Мы снимали скрытой камерой, следовательно, они не играли. Через некоторое время до них дошло, что он их увидел насквозь и что они одни несут ответственность за то, в чем он их упрекал. Они отвернулись с опущенными головами, не смогли больше смотреть ему в глаза — все до единого. То, что должно было стать игрой, стало для этих мальчиков очень важным событием.
После этого случая они прониклись уважением к Приемыхову, стали относиться к нему с почтением, даже любить. Мы сняли эту сцену еще раз, но подлинность неожиданности, из которой родилось это чувство понимания, при повторении ситуации была утрачена.
‹…› От авторов сценария я ожидаю, что они отнесутся с пониманием к моей точке зрения и смогут выразить какие-то детали так, как этого хотелось бы мне. Но мне всегда важен их собственный взгляд на мои требования. О таких вещах мы, конечно, много дискутируем. Но за камерой я превращаюсь в диктатора.
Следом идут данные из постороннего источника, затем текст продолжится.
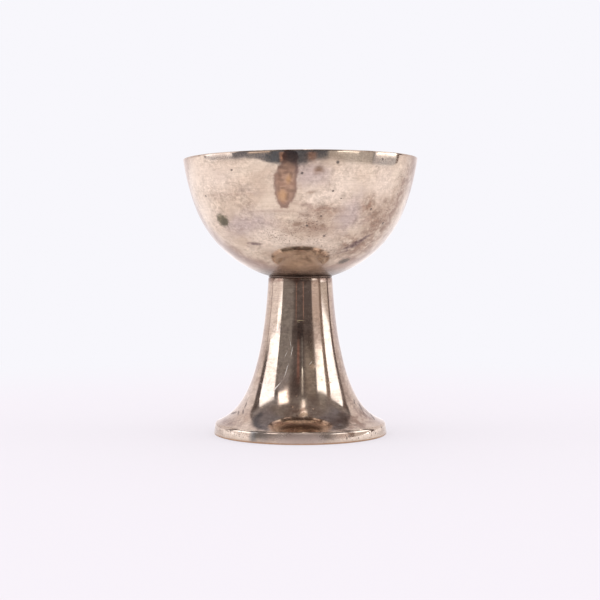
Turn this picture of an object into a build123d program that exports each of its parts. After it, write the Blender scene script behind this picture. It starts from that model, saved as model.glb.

У меня обыкновение во время съемок давать актерам точные указания, задавать им ритм движения, указывать градус выражения чувств, темперамента, настроения. Когда работает камера, должны слушаться только меня.
‹…› Прежде чем художник принимается за работу, мы осматриваем все предусмотренные сценарием объекты, все места натурных съемок. Я подробно объясняю ему свое видение материала и потом жду с любопытством, что он мне принесет, каким он увидит фильм. Эскизы пробуждают вдохновение, фантазию, хотя я и не все при этом утверждаю. Если художник подает две-три идеи, это прекрасно, потому что в таком случае он помогает мне найти ключ к образной форме фильма. Даже одна-единственная идея может многое, подсказать: способ освещения, оттенки красок, принцип композиции. Например, одно предложение Наталии Васильевой на фильме «Пацаны» оказалось для меня очень интересным. Речь идет об эскизе к танцевальному вечеру, на котором площадка и все ребята освещались одной-единственной лампой, а все вокруг тонуло в синем свете. Я использовала этот принцип освещения не только в очень важной сцене ужина ребят, но и в других.
‹…› Программа фильма на бумаге — для меня только импульс. Действительно творческий акт — это съемка. Я извлекаю очень многое из атмосферы момента, из поведения людей, которые меня окружают, но больше всего мне дают артисты.
Асанова Д. Как обходится человек со временем, отпущенным ему для жизни / Интервью Г. Копаневой // Filma Doba. 1985. № 7. Цит. по: Динара Асанова. У меня нет времени говорить неправду: дневниковые записи, режиссерские заметки, статьи, интервью Динары Асановой и воспоминания о ней. Л.: Искусство, 1989.